While running on the trail, McClure experienced sudden cardiac arrest, an incident where the heart completely stops beating. The two strangers who found McClure had never taken a single CPR class in their lives.
After a desperate 911 call, Redmond dispatchers talked Kumar and Astavans through a “hands-only” version of CPR until the Redmond Fire Department and paramedics could find the trio.
"It was luck and instinct," Kumar told McClure on Saturday. "We had seen you fall and thought you were just injured. We came closer and realized your skin and lips were blue and you weren't breathing."
According to Redmond paramedic and firefighter Skip Boylan, the survival rate for people who experience heart failure in a secluded area is 4 percent across all of King County. Bystander CPR is typically the critical element that enables patients to survive the incident, officials said.
When medics arrived on the scene, they continued resuscitation efforts for approximately 45 minutes until McClure regained a pulse and blood pressure.

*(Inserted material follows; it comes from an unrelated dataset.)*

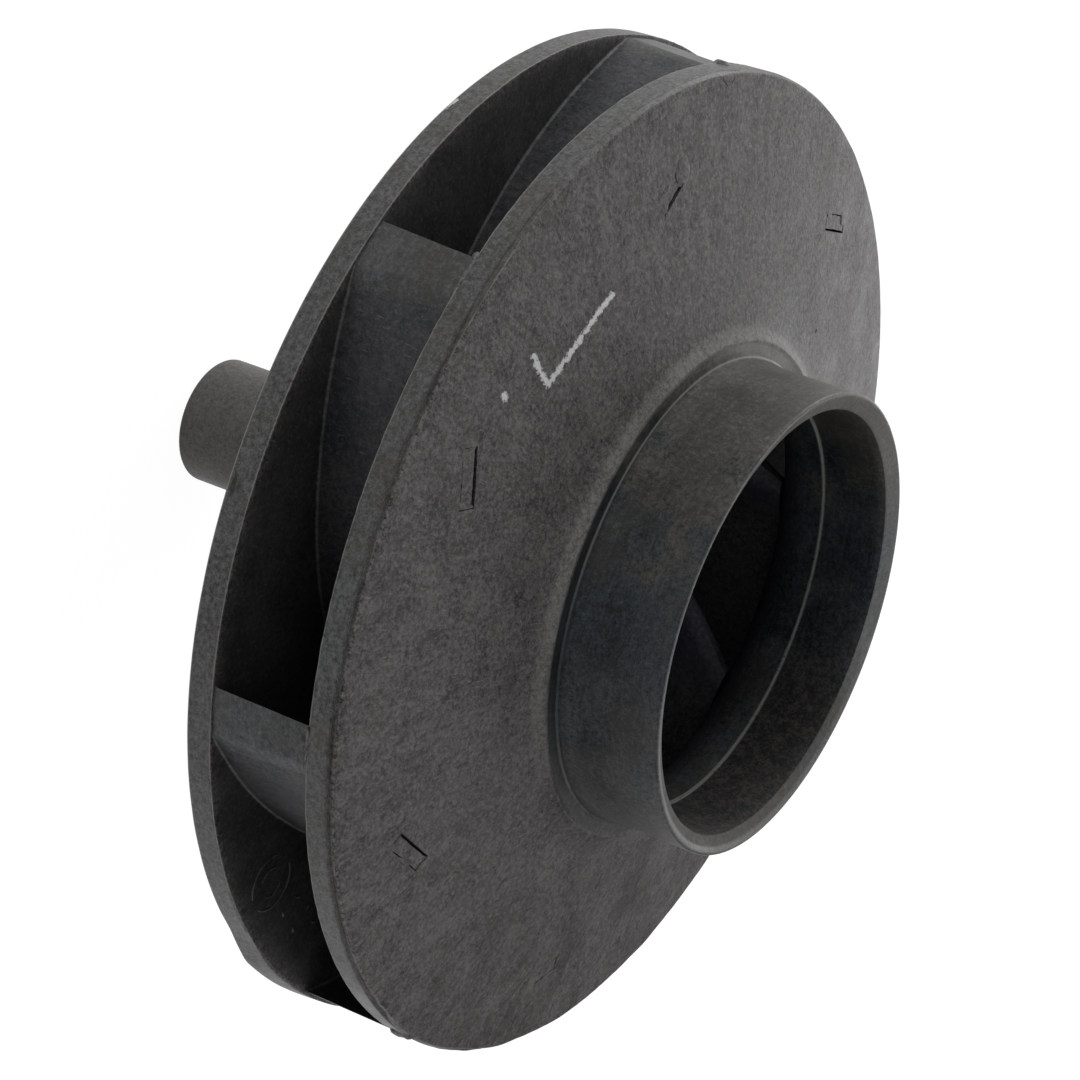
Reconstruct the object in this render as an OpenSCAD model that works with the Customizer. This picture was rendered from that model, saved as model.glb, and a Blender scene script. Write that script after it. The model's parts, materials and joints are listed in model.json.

"She was essentially dead for more than 45 minutes," Boylan said. "Then we finally brought her back."
On Saturday, warm greetings and thank-yous were accompanied by gifts from the Redmond Fire Department to McClure, Kumar and Astavans, including CPR home training kits and a jogger ID tag for McClure.
McClure had no identification on her at the time of the incident, so she was checked in to Evergreen Hospital as a Jane Doe until her family managed to locate her.
Also present at Saturday's reunion were Karen McClure's husband and son, who went out looking for her after she failed to return from her run.
"Dad was worried when mom didn't come back," her son Eric McClure said. "We started to call hospitals in the area looking for her, and finally someone at Evergreen told us there was exactly one person admitted in the last 24 hours who matched mom's description."
At Evergreen, McClure was put on ice to lower her body temperature, decreasing the demand on her heart. She was fitted with a pacemaker just hours after the incident.
McClure had no previous history of heart problems and exercised regularly. She frequently walked and jogged on the Powerline Trail.
Redmond Fire Chief Bob Oliver and other fire department personnel who were at the reunion agreed McClure’s rescue was an excellent success for the King County Medic One program, which dedicates police and fire department resources to teaching people CPR through classes, at home and during emergencies.
"Those two gentlemen (Kumar and Astavans) were very scared," Boylan said. "It's great to see King County citizens taking that kind of initiative."